*Goal*:
Reproduce the section of the listing that begins at the line containing "bpy.context.scene.collection.objects.link(empty)" and finishes at the line containing "obj.data.transform(world)". Include both end lines and nothing beyond them.
◆ ◆ ◆ ◆ ◆
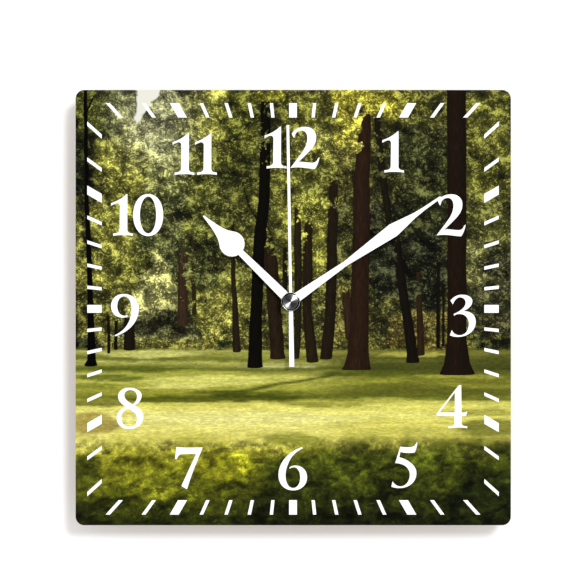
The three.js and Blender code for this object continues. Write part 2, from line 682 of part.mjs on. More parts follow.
const bush = ({ radius, fromZ }, inner, toZ) => ring(radius, inner + FIT, fromZ, toZ, AXIS, 10);
const hourHandBush = () => bush(BUSH.hour, HOUR_PIPE.radius, HOUR.z);
const minuteHandBush = () => bush(BUSH.minute, MINUTE_PIPE.radius, MINUTE.z);
const secondHandTube = () => bush(BUSH.second, ARBOR.radius, SECOND.z);

function secondHandBoss() {
  const { radius, face, height } = BOSS;
  const baseZ = SECOND.z + SECOND.thick;
  const topZ = baseZ + height;
  return turned(
    [
      [0, baseZ],
      [radius, baseZ],
      [radius, topZ - 0.5],
      [radius - 0.2, topZ - 0.2],
      [face, topZ - 0.2],
      [face - 0.15, topZ - 0.35],
      [0, topZ],
    ],
    AXIS,
    40,
  );
}

const PIECES = [
  ["dial_board", dialBoard, fibreboard],
  ["printed_film", printedFilm, print],
  ["hanger_plate", hangerPlate, zincSteel],
  ["rubber_washer", rubberWasher, rubber],
  ["brass_washer", brassWasher, brass],
  ["hex_nut", hexNut, brass],
  ["case_front", caseFront, blackPlastic],
  ["case_rear_cover", caseRearCover, blackPlastic],
  ["gear_plate", gearPlate, whitePlastic],
  ["battery_cell", batteryCell, jacket],
  ["battery_positive_cap", batteryCap, zincSteel],
  ["contact_positive", contactPositive, zincSteel],
  ["contact_negative_spring", contactNegativeSpring, zincSteel],
  ["circuit_board", circuitBoard, laminate],
  ["chip", chip, epoxy],
  ["crystal_can", crystalCan, zincSteel],
  ["coil_bobbin", coilBobbin, whitePlastic],
  ["coil_winding", coilWinding, copper],
  ["coil_core", coilCore, iron],
  ["stator", stator, iron],
  ...STATOR_SCREWS.map(([name, y]) => [name, () => statorScrew(y), zincSteel]),
  ["coil_lead_out", leadOut, copper],
  ["coil_lead_return", leadReturn, copper],
  ["rotor_magnet", rotorMagnet, magnet],
  ["rotor_pinion", rotorPinion, whitePlastic],
  ["intermediate_wheel", intermediateWheel, whitePlastic],
  ["seconds_wheel", secondsWheel, whitePlastic],
  ["seconds_arbor", secondsArbor, zincSteel],
  ["third_wheel", thirdWheel, whitePlastic],
  ["centre_wheel", centreWheel, whitePlastic],
  ["clutch_spring", clutchSpring, brass],
  ["minute_pipe", minutePipe, brass],
  ["hour_wheel", hourWheel, whitePlastic],
  ["motion_wheel", motionWheel, whitePlastic],
  ["setting_knob", settingKnob, blackPlastic],
  ["hour_hand", hourHand, whitePaint],
  ["hour_hand_bush", hourHandBush, brass],
  ["minute_hand", minuteHand, whitePaint],
  ["minute_hand_bush", minuteHandBush, brass],
  ["second_hand", secondHand, whitePaint],
  ["second_hand_tube", secondHandTube, brass],
  ["second_hand_boss", secondHandBoss, chrome],
];

// Takes (x, y, z) as drawn to (x, -z, y): up stays up, and the front turns to -Y
const STAND_UP = new THREE.Matrix4().set(1, 0, 0, 0, 0, 0, -1, 0, 0, 1, 0, 0, 0, 0, 0, 1);

const clock = new THREE.Group();
for (const [name, make, paint] of PIECES) {
  const mesh = new THREE.Mesh(make().applyMatrix4(STAND_UP), paint());
  mesh.name = name;
  clock.add(mesh);
}

export default clock;
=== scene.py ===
"""Looks for a square printed wall clock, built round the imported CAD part.

The clock hangs on a wall in the plane y = 0 and faces -Y. Drawings below are made as a viewer sees
the clock: x to the right, up, and depth out from the wall, all in millimetres. STAND_UP turns them
into the frame's metres.
"""

import math

import bmesh
import bpy
import numpy as np
from mathutils import Matrix, Vector


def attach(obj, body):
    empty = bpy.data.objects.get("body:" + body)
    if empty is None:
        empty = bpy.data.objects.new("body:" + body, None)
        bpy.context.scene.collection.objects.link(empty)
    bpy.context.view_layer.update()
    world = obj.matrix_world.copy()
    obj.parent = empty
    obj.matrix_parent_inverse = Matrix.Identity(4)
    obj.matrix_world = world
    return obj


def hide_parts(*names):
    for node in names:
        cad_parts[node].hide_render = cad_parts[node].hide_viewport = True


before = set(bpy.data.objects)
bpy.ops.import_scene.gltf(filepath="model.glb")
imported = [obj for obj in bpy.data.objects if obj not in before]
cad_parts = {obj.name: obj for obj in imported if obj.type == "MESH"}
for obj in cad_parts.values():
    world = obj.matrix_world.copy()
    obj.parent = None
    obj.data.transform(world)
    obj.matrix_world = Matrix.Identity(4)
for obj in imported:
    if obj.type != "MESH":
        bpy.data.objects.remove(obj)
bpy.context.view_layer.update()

MM = 0.001
# Depths out from the wall, in mm
BOARD_BACK, BOARD_FRONT = 17.4, 22.4
PRINT_FRONT = 22.7
INK = 0.05
# The board: its centre against the hands' axis, its half side and its corner radius
BOARD_X, BOARD_UP, BOARD_HALF, CORNER = 1.45, -3.4, 125.0, 5.0
PRINT_INSET = 0.12
HOLE = 3.9
# The hands and their boss: depths are those of the rear faces
HOUR = {"angle": 314.5, "length": 70.4, "depth": 26.0, "thick": 0.5, "hub": 5.1, "bore": 2.45}
MINUTE = {"angle": 55.1, "length": 105.0, "depth": 28.0, "thick": 0.5, "hub": 5.3, "bore": 1.65}
SECOND = {
    "angle": 359.05, "length": 101.0, "depth": 30.0, "thick": 0.3, "hub": 2.4, "bore": 0.55, "tail": 37.2,
}
BOSS = {"base": 30.3, "top": 32.7, "radius": 5.2, "face": 4.7}
# The rear
KNOB_AT = (8.4, 0.0)
COVER_SINK = 0.25
BATTERY = {"up": -19.0, "depth": 7.5}

# How bright a white diffuse surface is under the lights below: colours are divided by it
EXPOSURE = 1.43


# ---------------------------------------------------------------- colours and node materials
def linear(red, green, blue):
    """An sRGB colour in 0..255 as linear light."""
    values = []
    for channel in (red, green, blue):
        c = channel / 255
        values.append(c / 12.92 if c <= 0.04045 else ((c + 0.055) / 1.055) ** 2.4)
    return tuple(values)


def paint(red, green, blue):
    """The base colour that shows as this sRGB colour when lit."""
    return tuple(min(0.92, c / EXPOSURE) for c in linear(red, green, blue))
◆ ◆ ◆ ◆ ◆
*Result for this exercise*:
        bpy.context.scene.collection.objects.link(empty)
    bpy.context.view_layer.update()
    world = obj.matrix_world.copy()
    obj.parent = empty
    obj.matrix_parent_inverse = Matrix.Identity(4)
    obj.matrix_world = world
    return obj


def hide_parts(*names):
    for node in names:
        cad_parts[node].hide_render = cad_parts[node].hide_viewport = True


before = set(bpy.data.objects)
bpy.ops.import_scene.gltf(filepath="model.glb")
imported = [obj for obj in bpy.data.objects if obj not in before]
cad_parts = {obj.name: obj for obj in imported if obj.type == "MESH"}
for obj in cad_parts.values():
    world = obj.matrix_world.copy()
    obj.parent = None
    obj.data.transform(world)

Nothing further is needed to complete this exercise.